The EU commissioner for European neighborhood policy and enlargement has opened up the possibility of the European Union and Armenia signing an association agreement without its free-trade component.
Speaking on Tuesday after a meeting in Brussels with Armenian Foreign Minister Edward Nalbandian, Johannes Hahn said that the EU “should make best possible use of the already existing association agreement which we negotiated and safeguarded for future reference.” Hahn added that it needs “to be adjusted in order to reflect the new context but the substance of its political part I hope should be kept.”
The EU and Armenia started negotiations on the agreement, including a free trade pact, in 2010. Yerevan was ready to sign it before the government shelved its plans in the autumn of 2013 and opted to join the Russian-led Eurasian Economic Union instead.
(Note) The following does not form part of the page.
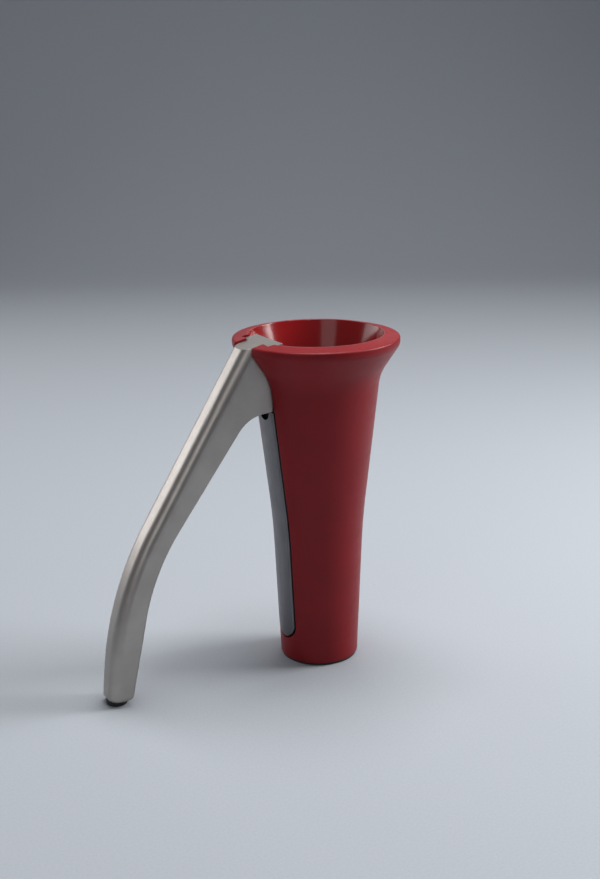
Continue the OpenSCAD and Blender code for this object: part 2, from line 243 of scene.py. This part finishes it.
def past_cut(x, y, z):
    """Distance of a point on the cup from the slot's edge. The seat's edges stay crisp."""
    if x > 0:
        return BODY_H
    centre = SLOT_Z + SLOT_W / 2
    return abs(y) - SLOT_W / 2 if z > centre else math.hypot(y, z - centre) - SLOT_W / 2


def inset(distance, radius):
    """How far a rounded edge has dropped at a distance from the cut."""
    if distance >= radius:
        return 0.0
    return radius - math.sqrt(max(0.0, radius**2 - (radius - max(distance, 0.0)) ** 2))


def column_angles(r, half):
    """Angles round the cup from the lever's side, close together where an edge has to be rounded."""
    tee = SEAT_HALF - SLOT_W / 2
    half = max(half, 0.1)
    near = [-0.02] + [EDGE_R * (1 - math.sin(a)) for a in EDGE_STEPS]
    offsets = near + PAST_EDGE + [tee + d for d in near] + [tee + 0.8]
    inside = [half * share for share in EDGE_SHARES]
    angles = [math.asin(min(0.999, y / r)) for y in inside + [half + d for d in offsets]]
    return angles + list(np.linspace(angles[-1], math.pi, 60))[1:]


def cup_solid(name, skin, back, radius):
    """A wall of revolution: its skin gets rounded edges along the slot and close columns along the seat, and
    both are then cut out.
    """
    profile = np.vstack([skin, back])
    ahead, behind = np.roll(profile, -1, axis=0), np.roll(profile, 1, axis=0)
    rows = []
    for i, (r, z) in enumerate(profile):
        a, b = behind[i], ahead[i]
        if i < len(skin):
            a, b = skin[max(i - 1, 0)], skin[min(i + 1, len(skin) - 1)]
        along = (b - a) / np.linalg.norm(b - a)
        normal = np.array([along[1], -along[0]])
        half_row = []
        for angle in column_angles(r, slot_half(z)):
            x, y = -r * math.cos(angle), r * math.sin(angle)
            drop = inset(past_cut(x, y, z), radius) if i < len(skin) else 0.0
            q = np.array([r, z]) - normal * drop
            half_row.append((-q[0] * math.cos(angle), q[0] * math.sin(angle), q[1]))
        rows.append(half_row + [(x, -y, z) for x, y, z in reversed(half_row[1:-1])])
    bm = bmesh.new()
    grid(bm, rows, True, True)
    bmesh.ops.recalc_face_normals(bm, faces=bm.faces)
    obj = new_object(name, bm)
    centre = SLOT_Z + SLOT_W / 2
    turn = np.linspace(math.pi, 2 * math.pi, 65)
    outline = [(SLOT_W / 2 * math.cos(a), centre + SLOT_W / 2 * math.sin(a)) for a in turn]
    outline += [(SLOT_W / 2, BODY_H + ABOVE), (-SLOT_W / 2, BODY_H + ABOVE)]
    slot = new_object("slot_cutter", prism(outline, 0, -BODY_H, -5))
    corners = [(-SEAT_OUT, -SEAT_HALF), (-SEAT_IN, -SEAT_HALF), (-SEAT_IN, SEAT_HALF), (-SEAT_OUT, SEAT_HALF)]
    seat = new_object("seat_cutter", prism(corners, 2, SEAT_FLOOR, BODY_H + ABOVE))
    apply_booleans(obj, [(slot, "DIFFERENCE"), (seat, "DIFFERENCE")])
    smooth(obj)
    return obj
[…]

The EU rejected an Armenian proposal to sign a watered-down version of the agreement not including the free-trade part in the wake of President Serzh Sarkisian’s surprise foreign policy U-turn.
Armenia’s Deputy Economy Minister Garegin Melkonian said late last month that Yerevan and Brussels began exploring this summer the possibility of an alternative legal framework for closer Armenia-EU relations. Melkonian said they could sign “in the near future” a deal that would contain not only political but also economic provisions of their ill-fated draft Association Agreement.